U.S. High School Non-Completion Rates 2013
Every 26 seconds of the school day a student drops out ... That’s 7,000 students every single day and over 1 million students every single year (54% are male and 46% female).
Why do students drop out? What are the risk factors?
Students who leave school do so because they are facing difficulties in and out of school. Here are the major reasons:
1. Unstable Home Life
- 87% have experienced homelessness
- 79% have had a parent who was incarcerated
- 50% have changed schools
- 11% have been in foster care
2. Toxic Environments
- Students who drop out are far more likely to experience unsupportive, unsafe & violent neighborhoods & schools
3. Lack of Connections
- No parent, relative or educator to count on
- Dropouts aren’t qualified or eligible for 90% of all jobs.

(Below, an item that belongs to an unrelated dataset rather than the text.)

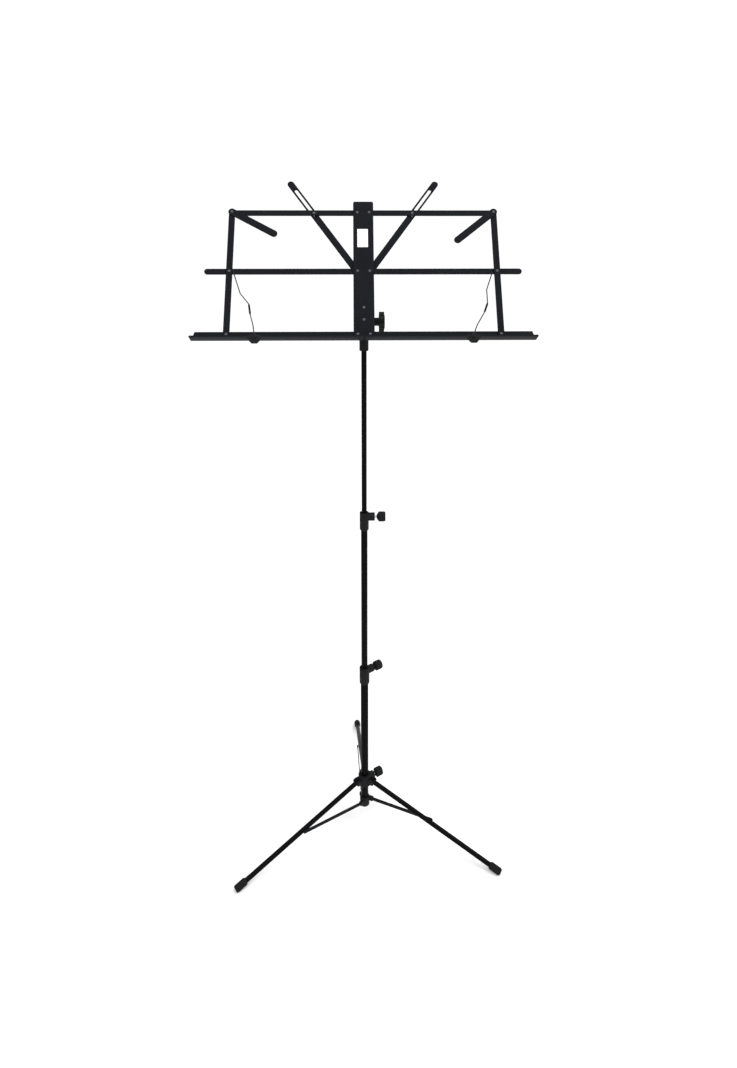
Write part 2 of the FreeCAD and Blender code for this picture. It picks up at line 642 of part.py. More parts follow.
for name in LEG_NAMES:
    # local frame: origin at the hub pivot, x down the leg
    leg_place = leg_frame(name).multiply(
        Placement(Vector(V["hub_pivot_radius"], 0, hub_height), Rotation(Y_AXIS, V["leg_droop"])))
    knuckle = doc.addObject("Part::Sphere", "knuckle")
    bind(knuckle, "Radius", "leg_dia/2")
    leg = take(join(knuckle, rod("leg_dia/2", "leg_length - leg_wall*3", along="x")),
               rod("leg_dia/2 - leg_wall", "leg_length", ("leg_dia", 0, 0), "x"),
               rod("pin_dia/2 + turn_gap", "2*leg_dia", (0, "-leg_dia", 0), "y"))
    finish(leg, f"leg_{name}", leg_place)

    foot_from = "leg_length - foot_length"
    rubber = join(
        cone("leg_dia/2 + leg_wall", "foot_dia/2", "foot_dia/5", (foot_from, 0, 0), "x"),
        rod("foot_dia/2", "foot_length - 2*foot_dia/5", (f"{foot_from} + foot_dia/5", 0, 0), "x"),
        cone("foot_dia/2", "foot_dia/2 - foot_sink", "foot_dia/5",
             ("leg_length - foot_dia/5", 0, 0), "x"),
    )
    floor = block("foot_length*4", "foot_length*4", "foot_length")
    floor.Placement = Placement(Vector(), Rotation(Y_AXIS, -V["leg_droop"])).multiply(
        Placement(Vector(V["leg_length"] - 3 * V["foot_length"], -2 * V["foot_length"],
                         -hub_height - V["foot_length"]), Rotation()))
    tube_hole = rod("leg_dia/2", "foot_length - leg_wall*3", (foot_from, 0, 0), "x")
    finish(take(rubber, tube_hole, floor), f"foot_{name}", leg_place)

    # local frame: origin at the collar pivot, x along the strut, z across to the leg's side
    rise = math.radians(strut_rise)
    along, side = Vector(math.cos(rise), 0, math.sin(rise)), Vector(0, 1, 0)
    strut_place = leg_frame(name).multiply(
        Placement(Vector(V["collar_pivot_radius"], 0, V["collar_pivot_height"]),
                  Rotation(along, side.cross(along), side, "ZXY")))
    flat = strip("strut_length", "strut_width", "strut_side + strut_thick",
                 holes=[(0, "pin_dia/2 + turn_gap")], thick="strut_thick")
    stem = rod("pin_dia/2", "strut_side + strut_thick - leg_dia/2 - ear_gap + head_height",
               ("strut_length", 0, "leg_dia/2 + ear_gap"))
    head = rod("pin_head/2", "head_height", ("strut_length", 0, "strut_side + strut_thick"))
    finish(join(flat, stem, head), f"strut_{name}", strut_place)

# ---------------------------------------------------------------- desk socket and tilt joint
# local frame: origin on the mast axis at the tilt axis
sleeve_top = "socket_sleeve - socket_head"
socket = join(
    cone("socket_dia/2 - tube_wall", "socket_dia/2", "tube_wall", (0, 0, "-socket_head")),
    rod("socket_dia/2", "socket_sleeve - tube_wall", (0, 0, "tube_wall - socket_head")),
    block("tongue_width", "2*tongue_radius", "socket_head - socket_sleeve + tube_wall",
          ("-tongue_width/2", "-tongue_radius", f"{sleeve_top} - tube_wall")),
    rod("tongue_radius", "tongue_width", ("-tongue_width/2", 0, 0), "x"),
)
finish(take(socket,
            rod("upper_tube_dia/2 + socket_gap", "socket_grip + tube_wall",
                (0, 0, "-socket_head")),
            rod("tilt_bolt_dia/2 + turn_gap", "2*tongue_width", ("-tongue_width", 0, 0), "x")),
       "desk_socket", mast_at(tilt_height))

# yoke on the back of the plate, in the desk frame
ears = []
for start in ("-yoke_half", "yoke_half - yoke_sheet"):
    ears.append(block("yoke_sheet", "2*yoke_half", "tilt_back - yoke_back",
                      (start, "-tilt_below - yoke_half", "-tilt_back")))
    ears.append(rod("yoke_half", "yoke_sheet", (start, "-tilt_below", "-tilt_back"), "x"))
yoke = join(
    block("2*yoke_half", "yoke_bottom - yoke_top", "yoke_sheet",
          ("-yoke_half", "-yoke_bottom", "-yoke_back - yoke_sheet")),
    block("2*spacer_half", "yoke_bottom - yoke_top", "yoke_back - plate_thick",
          ("-spacer_half", "-yoke_bottom", "-yoke_back")),
    *ears,
)
yoke_rivets = ("-yoke_top - yoke_half", "-yoke_bottom + yoke_half")
rivet_ways = [rod("rivet_dia/2", "tilt_back", (0, v, "-yoke_back*2")) for v in yoke_rivets]
finish(take(yoke, *rivet_ways,
            rod("tilt_bolt_dia/2", "4*yoke_half", ("-2*yoke_half", "-tilt_below", "-tilt_back"),
                "x")),
       "tilt_yoke", DESK)

# local frame: origin on the tilt axis, x along it
TILT_FRAME = DESK.multiply(Placement(Vector(0, -V["tilt_below"], -V["tilt_back"]), Rotation()))
bolt_end = "tilt_knob_out + tilt_knob_thick/2"
finish(join(rod("tilt_bolt_dia/2", f"yoke_half + {bolt_end}", ("-yoke_half", 0, 0), "x"),
            cone("tilt_bolt_head/3", "tilt_bolt_head/2", "tilt_bolt_head/3",
                 ("-yoke_half - tilt_bolt_head/3", 0, 0), "x")),
       "tilt_bolt", TILT_FRAME)
neck_from = "yoke_half + ear_gap"
knob_pieces = [
    rod("tilt_knob_neck/2", f"tilt_knob_out - ({neck_from})", (neck_from, 0, 0), "x"),
    rod("tilt_knob_dia/2 - lobe_dia/2", "tilt_knob_thick", ("tilt_knob_out", 0, 0), "x"),
]
for number in range(6):
    lobe = join(rod("lobe_dia/2", "tilt_knob_thick - strip_wall",
                    ("tilt_knob_out", 0, "tilt_knob_dia/2 - lobe_dia/2"), "x"))
    lobe.Placement = Placement(Vector(), Rotation(X_AXIS, 60 * number))
    knob_pieces.append(lobe)
finish(take(join(*knob_pieces),
            rod("tilt_bolt_dia/2 + turn_gap", f"{bolt_end} - yoke_half", ("yoke_half", 0, 0), "x")),
       "tilt_knob", TILT_FRAME)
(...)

- Dropouts face unemployment rates almost double that of high school graduates (15% vs. 9%).
- High school graduates, on average, earn $9,245 more per year than high school dropouts.
- Dropouts earn 65% less per year compared to college grads with bachelor’s degrees ($20,241 to $56,665).
- 67% of state prison populations, 56% of federal inmates and 69% of inmates in local jails did not complete high school.
- Dropouts will cost the U.S. economy $154 billion in lost wages, taxes & productivity over their lifetimes (class of 2011).
- Dropouts are more likely to live in poverty, have poor health and depend on government assistance.
- Over a 45-year career, the earnings difference between a dropout & someone with a HS degree can exceed $700,000.
- Dropouts have a life expectancy 9.2 years shorter than HS graduates.
- Dropouts cost the U.S. $8 billion per year in public assistance programs like food stamps.
Help & Hope
There is help. Some programs and interventions have proven successful in getting dropouts back in school and on solid life paths. The National Guard Youth ChalleNGe Program is one that has an exceptional track record. It provides the support needed for at-risk youth to re-engage in their education.
The National Guard Youth ChalleNGe Program (NGYCP) began in the early 1990s to equip at-risk youth with the skills, training and education to have successful adult lives. The 17-month program consists of a two-week Pre-Challenge phase, a 20-week Residential phase & a one-year Post-Residential phase with mentoring.